His admiration and profound love for Shakespeare were also rooted in the schoolbooks that taught him and his peers proper English. The young Lincoln never stopped reading the Bard's great tragedies and frequently quoted them in his speeches. Indeed, one of the legendary images of the president is a painting showing him as a young lawyer on an errand on behalf of the court, with a volume of Shakespeare's plays in hand.
Generally, Lincoln is known for his beautifully constructed speeches and for his ability to encapsulate in a few words the spirit of the nation and its mission - as evident, of course, in the Gettysburg Address. But poetry was his greatest love. Kaplan relates that the president tried his hand at it and at least one of his poems was published during his lifetime. He may not have been a great poet, but he was adept at using limericks and rhymes, which won him a reputation as being a man of the people and someone with a sense of humor. However, his rivals - especially those from respectable families - would mock Lincoln for his sloppy dress, crude language, clumsy manners and "common" wisdom.
Ironing out wrinkles
While White tries to iron out these wrinkles and make them disappear from his respectable portrait, Kaplan deals with Lincoln the writer, thus quoting his rather playful poems - some of them quite salacious and racy. Indeed the author notes that at country celebrations, Lincoln's neighbors liked to hear him recite his witticisms. Apropos raciness, Kaplan also concludes from Lincoln's correspondence and literary efforts that before he married Mary Todd, a respectable woman, Lincoln enjoyed the affections of prostitutes.
White devotes much attention to the subject that has always split Lincoln's biographers into different camps: his religious faith. White also knows the president deliberately refrained from officially joining any of the denominations of the Christian Church; as a young man, he even demonstratively refrained from attending services, which prompted severe criticism from his neighbors and friends. During his presidency, he did, however, occasionally attend a church near the White House. He had many reservations about the religious establishment, and never ceased to ponder questions of faith.
While he reflected on the Creation, on various divine phenomena and the existence of a god who created the universe, Lincoln's questioning - Kaplan asserts - reflected a belief in Divine Providence that had nothing to do with Christianity. Furthermore, it was not by chance that Lincoln emphatically refrained from citing the basic tenets of that religion; when he did quote the New Testament, it was mainly to demonstrate some moral or philosophical assertion.

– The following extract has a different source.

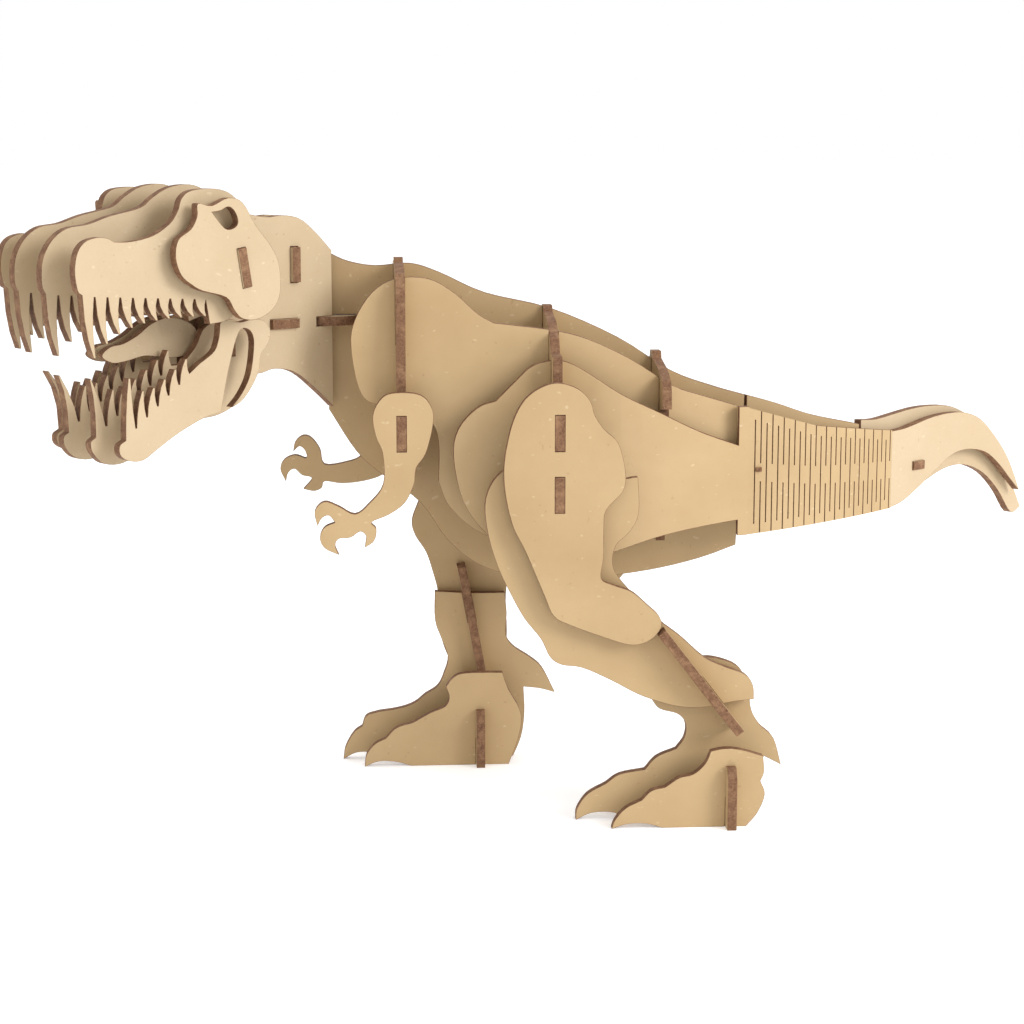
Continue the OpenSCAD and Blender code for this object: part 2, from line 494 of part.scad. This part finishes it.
// The tongue plates stand on the rear jaw rib, whose raised middle ends in a pocket in each
module tongue_plate(y) difference() {
    side_plate(y, tongue);
    translate([rear_rib_x - gap / 2, -tongue_y, rear_rib_z[1] - 6])
        cube([gap, 2 * tongue_y, tongue_rib_top + slot_gap - rear_rib_z[1] + 6]);
}
module tongue_left() color(pale_board) in_head() tongue_plate(-tongue_y);
module tongue_right() color(pale_board) in_head() tongue_plate(tongue_y);
module jaw_rib_front() color(tan_board) in_head()
    cross_plate(front_rib_x, mirrored([[outer_low_y, front_rib_z[1]], [outer_low_y, front_rib_z[0]]]));
module jaw_rib_rear() color(tan_board) in_head()
    cross_plate(rear_rib_x, mirrored([[tongue_y - slot_gap, tongue_rib_top],
        [tongue_y - slot_gap, rear_rib_z[1]], [outer_low_y, rear_rib_z[1]], [outer_low_y, rear_rib_z[0]]]));
module jaw_rib_neck() color(tan_board) in_head()
    cross_plate(jaw_neck_rib_x, mirrored([[inner_y + 2, jaw_neck_rib_z[1]], [inner_y + 2, jaw_neck_rib_z[0]]]));

// ---- Tail --------------------------------------------------------------------------------
// Middle lines of the two living hinges, in plan; they end on the tail's side plates
function tail_to_body(p) = [tail_x, 0] + p[0] * heading(tail_swing) + p[1] * heading(tail_swing + 90);
left_hinge_line = plan_line([hinge_start[0], -hinge_start[1]], hinge_start[2],
    tail_to_body([hinge_end_x, -side_tail_y]), tail_swing, 26, 14);
right_hinge_line = plan_line([hinge_start[0], hinge_start[1]], -hinge_start[2],
    tail_to_body([hinge_end_x, side_tail_y]), tail_swing, 26, 14);
// Heights of the hinge board at its start, at its waist and at its end
hinge_top = [176, 165.5, 159.5];
hinge_bottom = [119, 124];
hinge_waist = 0.45;
// Upright board along a line in plan, with a waisted top edge
module hinge(line, way) {
    n = len(line) - 1;
    from = line[0][0] - 2;
    to = line[n][0] + 3;
    difference() {
        intersection() {
            translate([0, 0, 50]) linear_extrude(200) polygon(strip(line, way * hinge_start[2], tail_swing));
            translate([0, far_cut / 2, 0]) rotate([90, 0, 0]) linear_extrude(far_cut)
                polygon([[from, hinge_bottom[0]], [to, hinge_bottom[1]], [to, hinge_top[2]],
                    [between(from, to, hinge_waist), hinge_top[1]], [from, hinge_top[0]]]);
        }
        peg_bar(root_peg_w + slot_gap, far_cut, root_peg_h + slot_gap);
    }
}
tail_side = [[hinge_end_x + 0.05, hinge_top[2], 1], [47, 160], [56, 161.5], [67, 163.5], [79, 164.5], [92, 164],
    [105, 160], [117, 151], [127, 141], [134, 131], [139, 122, 1], [131, 128.5], [121, 137], [110, 143.5],
    [96, 146], [84, 144.5], [72, 138.5], [57, 130.5], [47, 126], [hinge_end_x + 0.05, hinge_bottom[1], 1]];
tail_centre = [[23, 165.5, 1], [34, 165], [48, 166.5], [63, 168], [77, 168], [90, 166.5], [104, 161],
    [118, 151], [131, 137], [142, 123], [149, 112, 1], [141, 110], [130, 122], [117, 132], [101, 137.5], [86, 137],
    [70, 132], [54, 127], [38, 123.5], [23, 122, 1]];
tail_peg_at = [54, 140];
tail_peg_l = 8;
module tail_slot() {
    translate([tail_peg_at[0] - 0.1, -20, tail_peg_at[1] - 0.1]) cube([tail_peg_l + 0.2, 40, gap]);
}
module tail_hinge_left() color(pale_board) placed() hinge(left_hinge_line, 1);
module tail_hinge_right() color(pale_board) placed() hinge(right_hinge_line, -1);
module tail_plate(y, pts) difference() {
    side_plate(y, pts);
    tail_slot();
}
module tail_plate_left() color(pale_board) in_tail() tail_plate(-side_tail_y, tail_side);
module tail_plate_right() color(pale_board) in_tail() tail_plate(side_tail_y, tail_side);
module tail_centre_plate() color(pale_board) in_tail() tail_plate(0, tail_centre);
module tail_peg() color(tan_board) in_tail() translate([tail_peg_at[0], -side_tail_y - 3, tail_peg_at[1]])
    cube([tail_peg_l, 2 * (side_tail_y + 3), board]);
module root_peg() color(tan_board) placed() peg_bar(root_peg_w, root_peg_reach, root_peg_h);

spine_plate();
torso_plate_left();
torso_plate_right();
hip_plate_left();
hip_plate_right();
shoulder_rib();
hip_rib();
rear_rib();
tail_root_plate();
arm_left();
arm_right();
thigh_plate_left();
thigh_plate_right();
leg_plate_left();
leg_plate_right();
foot_plate_left();
foot_plate_right();
shin_rib_left();
shin_rib_right();
toe_outer_left();
toe_inner_left();
toe_outer_right();
toe_inner_right();
foot_rib_left();
foot_rib_right();
neck_plate_left();
neck_plate_right();
neck_rib();
neck_bridge();
skull_rib();
cheek_left();
cheek_right();
upper_jaw_outer_left();
upper_jaw_inner_left();
upper_jaw_inner_right();
upper_jaw_outer_right();
lower_jaw_outer_left();
lower_jaw_inner_left();
lower_jaw_inner_right();
lower_jaw_outer_right();
tongue_left();
tongue_right();
jaw_rib_front();
jaw_rib_rear();
jaw_rib_neck();
tail_hinge_left();
tail_hinge_right();
tail_plate_left();
tail_plate_right();
tail_centre_plate();
tail_peg();
root_peg();
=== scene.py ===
import json
import math

import bmesh
import bpy
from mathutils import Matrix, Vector


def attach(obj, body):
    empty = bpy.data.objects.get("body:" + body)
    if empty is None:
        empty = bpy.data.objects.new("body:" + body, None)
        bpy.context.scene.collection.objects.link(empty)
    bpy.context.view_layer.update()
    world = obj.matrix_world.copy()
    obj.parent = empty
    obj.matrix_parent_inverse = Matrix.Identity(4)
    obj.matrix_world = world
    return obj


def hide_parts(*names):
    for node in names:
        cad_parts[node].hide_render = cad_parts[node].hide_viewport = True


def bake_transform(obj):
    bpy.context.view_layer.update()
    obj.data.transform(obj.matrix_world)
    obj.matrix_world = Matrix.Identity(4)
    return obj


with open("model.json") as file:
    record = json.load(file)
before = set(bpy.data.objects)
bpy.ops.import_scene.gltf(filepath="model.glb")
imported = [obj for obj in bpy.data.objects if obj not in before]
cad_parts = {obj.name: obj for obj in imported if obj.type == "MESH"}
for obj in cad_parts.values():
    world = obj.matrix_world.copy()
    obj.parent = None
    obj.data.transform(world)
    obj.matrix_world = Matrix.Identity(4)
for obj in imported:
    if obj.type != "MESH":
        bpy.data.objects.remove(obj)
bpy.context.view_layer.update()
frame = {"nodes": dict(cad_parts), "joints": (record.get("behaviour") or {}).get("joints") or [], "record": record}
MM = 0.001


# ---- Camera: nearly side on, a little in front of the middle and a little above ----------
AIM = Vector((-23.1, 10.2, 126.8)) * MM
DISTANCE = 0.985
# Degrees turned from straight across towards the tail, and degrees looking down
LOOK_YAW = 4.0
LOOK_DOWN = 9.34
# Lens and sensor width in millimetres, and the farthest distance seen in metres
FOCAL = 77.3
SENSOR = 36
FARTHEST = 50


def link(name, data):
    """A new object in the scene."""
    thing = bpy.data.objects.new(name, data)
    bpy.context.scene.collection.objects.link(thing)
    return thing


def make_camera():
    data = bpy.data.cameras.new("camera")
    data.lens = FOCAL
    data.sensor_width = SENSOR
    data.clip_end = FARTHEST
    cam = link("camera", data)
    yaw, down = math.radians(LOOK_YAW), math.radians(LOOK_DOWN)
    ahead = Vector((math.sin(yaw) * math.cos(down), math.cos(yaw) * math.cos(down), -math.sin(down)))
    cam.location = AIM - ahead * DISTANCE
    cam.rotation_euler = (math.pi / 2 - down, 0, -yaw)
    bpy.context.scene.camera = cam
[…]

White, however, tells a story of how Lincoln became more religious, and writes that the president was a devout Christian at his death. The biographer reminds readers that on various occasions, and even as he was dying, Lincoln expressed a wish to visit Jerusalem - a desire which, in the book under review, is interpreted as having relgious motivations.
A political creature
The 2009 Lincoln celebrations brought back yet another important book to the best-seller lists - one that originally came out in 2005 and immediately aroused great interest. Historian Doris Kearns-Goodwin, a Pulitzer Prize laureate, is considered an authority on the U.S. presidency; she was also very close to president Lyndon Johnson and served him loyally. Her firsthand experience in the White House no doubt provided her with much insight for writing her quasi-biographical works - about Johnson, John F. Kennedy and Franklin D. Roosevelt (some of the most interesting chapters in the latter book are actually about his wife, Eleanor).

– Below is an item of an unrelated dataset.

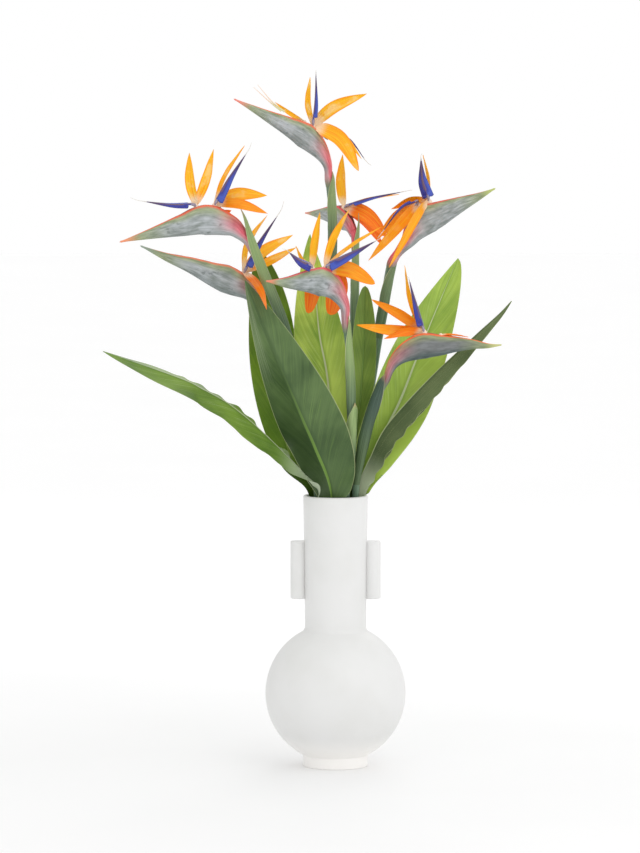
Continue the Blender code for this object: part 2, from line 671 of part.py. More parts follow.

Kearns-Goodwin's book about Lincoln's terms in office is unique because it focuses on aspects that are not emphasized or illuminated in the writings of other admiring biographers. Her Lincoln is a political animal, full of cunning and with finely honed senses. The man who came into the White House with very little experience in local politics, and who knew even less about the institution of the presidency, quickly began to understand that he had to build himself up as president based on the broad support of the traditional political leadership. He dismissed all those from his own Republican Party (which had only recently been founded) who were seeking benefits and jobs, and recruited people who until that point had been considered his greatest rivals and unbridled detractors.

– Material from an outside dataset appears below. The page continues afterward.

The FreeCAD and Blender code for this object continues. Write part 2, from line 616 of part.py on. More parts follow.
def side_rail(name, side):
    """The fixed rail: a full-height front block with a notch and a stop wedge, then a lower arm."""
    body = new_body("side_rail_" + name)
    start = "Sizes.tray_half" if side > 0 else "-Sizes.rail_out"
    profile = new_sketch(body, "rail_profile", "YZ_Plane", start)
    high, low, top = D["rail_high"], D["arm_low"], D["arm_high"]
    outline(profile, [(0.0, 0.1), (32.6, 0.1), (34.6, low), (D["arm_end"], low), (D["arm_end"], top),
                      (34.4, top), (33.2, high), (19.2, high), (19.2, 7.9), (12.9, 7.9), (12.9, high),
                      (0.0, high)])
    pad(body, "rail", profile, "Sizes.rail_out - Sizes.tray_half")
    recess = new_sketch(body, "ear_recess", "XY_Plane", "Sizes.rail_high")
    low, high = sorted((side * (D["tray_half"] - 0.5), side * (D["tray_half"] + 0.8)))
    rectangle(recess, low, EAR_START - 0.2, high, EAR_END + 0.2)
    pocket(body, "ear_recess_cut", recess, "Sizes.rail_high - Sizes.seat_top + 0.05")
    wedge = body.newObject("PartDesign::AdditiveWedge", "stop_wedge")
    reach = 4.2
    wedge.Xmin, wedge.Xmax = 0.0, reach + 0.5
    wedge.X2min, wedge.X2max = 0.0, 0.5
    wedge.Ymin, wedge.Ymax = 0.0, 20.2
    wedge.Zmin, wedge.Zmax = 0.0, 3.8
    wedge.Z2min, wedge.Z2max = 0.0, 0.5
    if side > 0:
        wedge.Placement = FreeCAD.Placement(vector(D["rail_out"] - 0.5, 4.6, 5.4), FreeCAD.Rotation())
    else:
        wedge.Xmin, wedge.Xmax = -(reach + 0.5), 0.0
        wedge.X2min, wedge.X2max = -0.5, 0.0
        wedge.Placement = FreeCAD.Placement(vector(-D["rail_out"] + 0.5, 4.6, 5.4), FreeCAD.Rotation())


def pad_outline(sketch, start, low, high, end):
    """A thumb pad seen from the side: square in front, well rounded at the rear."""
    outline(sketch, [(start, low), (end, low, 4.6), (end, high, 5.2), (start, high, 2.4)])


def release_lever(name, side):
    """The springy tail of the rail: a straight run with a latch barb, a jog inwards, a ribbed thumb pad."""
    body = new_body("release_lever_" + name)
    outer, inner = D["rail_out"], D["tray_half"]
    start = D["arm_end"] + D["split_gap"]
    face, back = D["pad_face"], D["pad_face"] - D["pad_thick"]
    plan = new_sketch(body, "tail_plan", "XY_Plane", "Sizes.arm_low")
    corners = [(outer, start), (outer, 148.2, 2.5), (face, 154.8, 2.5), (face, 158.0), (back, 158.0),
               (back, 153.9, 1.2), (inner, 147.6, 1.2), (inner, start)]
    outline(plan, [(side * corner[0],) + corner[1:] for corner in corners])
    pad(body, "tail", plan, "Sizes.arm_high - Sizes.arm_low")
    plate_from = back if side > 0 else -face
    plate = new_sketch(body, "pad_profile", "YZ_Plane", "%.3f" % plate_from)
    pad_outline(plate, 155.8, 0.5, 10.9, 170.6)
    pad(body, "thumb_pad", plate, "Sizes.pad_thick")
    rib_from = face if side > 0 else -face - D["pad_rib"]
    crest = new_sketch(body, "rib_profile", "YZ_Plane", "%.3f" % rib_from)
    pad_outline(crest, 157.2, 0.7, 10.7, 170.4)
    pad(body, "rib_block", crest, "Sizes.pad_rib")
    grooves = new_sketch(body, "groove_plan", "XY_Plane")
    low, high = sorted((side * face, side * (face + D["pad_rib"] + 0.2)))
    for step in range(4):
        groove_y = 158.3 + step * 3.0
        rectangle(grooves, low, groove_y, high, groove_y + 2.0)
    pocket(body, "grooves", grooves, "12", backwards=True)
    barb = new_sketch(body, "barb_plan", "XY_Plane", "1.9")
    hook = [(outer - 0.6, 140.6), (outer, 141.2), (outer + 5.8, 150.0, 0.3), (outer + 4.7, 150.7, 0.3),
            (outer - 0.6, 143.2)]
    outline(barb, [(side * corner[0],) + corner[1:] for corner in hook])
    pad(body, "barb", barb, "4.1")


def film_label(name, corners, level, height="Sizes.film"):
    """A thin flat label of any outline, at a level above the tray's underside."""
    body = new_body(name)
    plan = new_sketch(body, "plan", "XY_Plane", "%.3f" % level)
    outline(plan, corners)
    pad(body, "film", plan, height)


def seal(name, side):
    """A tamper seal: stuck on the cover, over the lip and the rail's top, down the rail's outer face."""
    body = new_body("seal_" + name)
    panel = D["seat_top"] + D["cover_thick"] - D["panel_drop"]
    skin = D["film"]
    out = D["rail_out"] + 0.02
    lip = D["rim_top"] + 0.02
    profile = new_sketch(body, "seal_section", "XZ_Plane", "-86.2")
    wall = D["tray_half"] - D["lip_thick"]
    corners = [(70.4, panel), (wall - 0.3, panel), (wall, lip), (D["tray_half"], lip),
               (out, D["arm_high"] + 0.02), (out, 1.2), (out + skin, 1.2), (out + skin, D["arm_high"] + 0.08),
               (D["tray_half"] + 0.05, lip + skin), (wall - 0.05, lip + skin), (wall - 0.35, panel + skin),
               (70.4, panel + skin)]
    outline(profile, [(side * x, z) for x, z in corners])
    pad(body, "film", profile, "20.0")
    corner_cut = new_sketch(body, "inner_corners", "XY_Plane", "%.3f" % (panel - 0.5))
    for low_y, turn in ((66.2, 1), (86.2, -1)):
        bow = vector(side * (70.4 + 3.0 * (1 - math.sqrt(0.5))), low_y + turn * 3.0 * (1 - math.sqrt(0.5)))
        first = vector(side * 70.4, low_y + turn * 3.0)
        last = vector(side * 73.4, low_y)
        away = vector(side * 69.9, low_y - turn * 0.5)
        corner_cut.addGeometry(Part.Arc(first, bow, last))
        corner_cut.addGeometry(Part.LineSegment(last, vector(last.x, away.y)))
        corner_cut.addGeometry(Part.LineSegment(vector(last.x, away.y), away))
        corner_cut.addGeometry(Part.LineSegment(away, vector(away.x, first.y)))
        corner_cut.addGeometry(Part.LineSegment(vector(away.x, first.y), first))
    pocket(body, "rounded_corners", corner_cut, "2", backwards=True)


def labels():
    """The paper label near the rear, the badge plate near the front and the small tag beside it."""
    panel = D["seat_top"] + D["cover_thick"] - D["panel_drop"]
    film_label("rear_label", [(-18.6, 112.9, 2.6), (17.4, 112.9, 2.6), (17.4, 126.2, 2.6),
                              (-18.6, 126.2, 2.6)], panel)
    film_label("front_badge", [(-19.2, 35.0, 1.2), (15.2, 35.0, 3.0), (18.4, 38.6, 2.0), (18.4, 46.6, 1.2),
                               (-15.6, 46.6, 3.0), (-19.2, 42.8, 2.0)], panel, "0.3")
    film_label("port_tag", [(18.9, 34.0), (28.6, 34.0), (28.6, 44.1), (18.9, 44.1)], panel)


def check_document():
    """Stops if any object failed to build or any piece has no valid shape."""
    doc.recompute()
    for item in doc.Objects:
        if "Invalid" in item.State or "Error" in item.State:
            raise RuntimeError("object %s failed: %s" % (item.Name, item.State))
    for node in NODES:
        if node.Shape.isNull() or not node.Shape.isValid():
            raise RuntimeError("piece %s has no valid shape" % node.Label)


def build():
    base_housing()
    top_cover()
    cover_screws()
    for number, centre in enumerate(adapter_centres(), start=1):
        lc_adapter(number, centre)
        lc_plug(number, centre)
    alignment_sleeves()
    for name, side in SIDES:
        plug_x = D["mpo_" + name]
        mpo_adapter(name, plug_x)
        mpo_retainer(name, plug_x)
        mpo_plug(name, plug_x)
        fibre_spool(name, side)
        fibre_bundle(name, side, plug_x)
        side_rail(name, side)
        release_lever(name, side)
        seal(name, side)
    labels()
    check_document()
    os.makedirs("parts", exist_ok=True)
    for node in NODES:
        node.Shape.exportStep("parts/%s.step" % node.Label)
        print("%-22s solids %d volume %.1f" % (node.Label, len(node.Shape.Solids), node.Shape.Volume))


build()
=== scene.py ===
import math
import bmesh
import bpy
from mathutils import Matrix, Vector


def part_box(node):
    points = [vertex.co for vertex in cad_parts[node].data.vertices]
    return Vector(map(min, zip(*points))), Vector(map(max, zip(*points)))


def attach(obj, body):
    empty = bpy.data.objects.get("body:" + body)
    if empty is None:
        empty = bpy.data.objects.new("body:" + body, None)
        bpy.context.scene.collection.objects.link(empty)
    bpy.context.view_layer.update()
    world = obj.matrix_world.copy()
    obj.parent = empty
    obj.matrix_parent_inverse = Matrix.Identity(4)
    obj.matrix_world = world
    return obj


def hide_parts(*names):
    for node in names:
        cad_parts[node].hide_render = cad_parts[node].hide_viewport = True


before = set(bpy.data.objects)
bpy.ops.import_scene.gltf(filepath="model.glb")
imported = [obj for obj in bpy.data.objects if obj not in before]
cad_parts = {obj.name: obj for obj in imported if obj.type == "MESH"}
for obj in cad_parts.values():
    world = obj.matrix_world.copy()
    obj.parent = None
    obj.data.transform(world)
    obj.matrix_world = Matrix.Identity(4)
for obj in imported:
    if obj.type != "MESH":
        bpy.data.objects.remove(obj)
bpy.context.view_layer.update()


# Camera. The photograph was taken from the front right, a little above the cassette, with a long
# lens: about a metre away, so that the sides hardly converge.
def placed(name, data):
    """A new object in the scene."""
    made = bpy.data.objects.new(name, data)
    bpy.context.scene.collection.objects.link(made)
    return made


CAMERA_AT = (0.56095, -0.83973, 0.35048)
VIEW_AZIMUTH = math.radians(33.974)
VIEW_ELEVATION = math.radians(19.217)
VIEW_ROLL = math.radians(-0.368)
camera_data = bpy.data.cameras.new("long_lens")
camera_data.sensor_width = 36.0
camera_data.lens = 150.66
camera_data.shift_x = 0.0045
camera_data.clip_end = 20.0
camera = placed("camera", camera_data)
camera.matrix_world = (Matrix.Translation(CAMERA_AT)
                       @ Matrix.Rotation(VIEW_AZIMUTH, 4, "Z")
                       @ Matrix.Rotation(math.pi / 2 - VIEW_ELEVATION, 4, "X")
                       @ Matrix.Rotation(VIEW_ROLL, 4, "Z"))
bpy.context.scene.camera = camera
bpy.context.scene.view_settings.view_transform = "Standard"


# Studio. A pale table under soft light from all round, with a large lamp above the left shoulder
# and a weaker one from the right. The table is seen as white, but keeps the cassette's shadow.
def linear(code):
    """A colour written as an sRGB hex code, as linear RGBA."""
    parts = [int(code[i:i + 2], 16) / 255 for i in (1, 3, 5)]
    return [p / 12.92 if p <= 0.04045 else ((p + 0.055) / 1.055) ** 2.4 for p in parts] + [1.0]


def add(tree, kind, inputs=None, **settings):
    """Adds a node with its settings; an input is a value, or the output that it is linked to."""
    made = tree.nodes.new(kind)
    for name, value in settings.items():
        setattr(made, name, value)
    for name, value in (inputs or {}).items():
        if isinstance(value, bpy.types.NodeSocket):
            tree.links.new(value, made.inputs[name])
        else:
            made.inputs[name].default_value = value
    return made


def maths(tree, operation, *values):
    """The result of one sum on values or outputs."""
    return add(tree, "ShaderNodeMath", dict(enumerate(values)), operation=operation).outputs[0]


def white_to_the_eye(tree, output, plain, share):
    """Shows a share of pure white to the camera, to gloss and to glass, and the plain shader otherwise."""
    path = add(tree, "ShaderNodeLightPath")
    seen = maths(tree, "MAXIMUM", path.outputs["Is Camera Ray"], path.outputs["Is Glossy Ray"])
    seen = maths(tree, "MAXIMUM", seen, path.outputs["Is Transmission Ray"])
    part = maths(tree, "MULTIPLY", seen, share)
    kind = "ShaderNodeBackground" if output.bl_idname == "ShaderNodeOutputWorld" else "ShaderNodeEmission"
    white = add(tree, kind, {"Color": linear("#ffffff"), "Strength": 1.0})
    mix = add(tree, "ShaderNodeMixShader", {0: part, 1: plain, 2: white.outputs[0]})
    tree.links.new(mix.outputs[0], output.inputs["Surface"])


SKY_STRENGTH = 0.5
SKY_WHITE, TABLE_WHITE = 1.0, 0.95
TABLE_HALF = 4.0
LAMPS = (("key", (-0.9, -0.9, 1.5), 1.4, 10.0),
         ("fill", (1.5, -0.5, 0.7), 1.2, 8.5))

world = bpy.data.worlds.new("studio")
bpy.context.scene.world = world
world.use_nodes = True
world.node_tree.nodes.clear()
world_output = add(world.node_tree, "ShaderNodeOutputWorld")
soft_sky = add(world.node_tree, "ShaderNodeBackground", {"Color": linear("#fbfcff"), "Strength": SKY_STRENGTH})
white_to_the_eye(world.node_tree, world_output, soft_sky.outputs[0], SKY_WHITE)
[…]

It is not hard to imagine why they hitched themselves to his wagon: it was a combination of lust for power and respect, and the belief that the day was not far off when the inexperienced country-bumpkin president could be manipulated to serve their own needs. However, Lincoln was well aware of their motives and succeeded in harnessing them to his own purposes - to honor their desire for respect and lead them ultimately to serve his own objectives. Thus, Abraham Lincoln became the hero of an effective and energetic team, and in this respect was among the shapers of the institution of the U.S. presidency.
When Kearns-Goodwin adds to this complex political plot descriptions of the White House during Lincoln's presidency, the regal habits of his wife Mary and her attempts to shore up her status as the First Lady - the readers receive a fascinating, variegated story and feel a nearly unmediated proximity to the president and his home. For example, the author describes in stunning detail the open-house days at the White House, when the masses burst in, in the hope of receiving a handshake from the president, and in so doing damaged or destroyed everything in their path.
This is not the end of efforts dedicated to contemplating Abraham Lincoln, his personality, his presidency and his role in shaping the United States. There will certainly be events and celebrations that will merge the zealousness of publishers with academic interest in and intellectual curiosity about him. The works by Fred Kaplan and Doris Kearns-Goodwin reviewed here will certainly provide Lincoln's next biographer with building blocks, which will ensure that the next portrait of the president - perhaps 10 years from now - will be more nuanced and complex than the biography by Ronald White.
Prof. Eli Shaltiel is a historian, and editor of the Ofakim series at the Am Oved publishing house.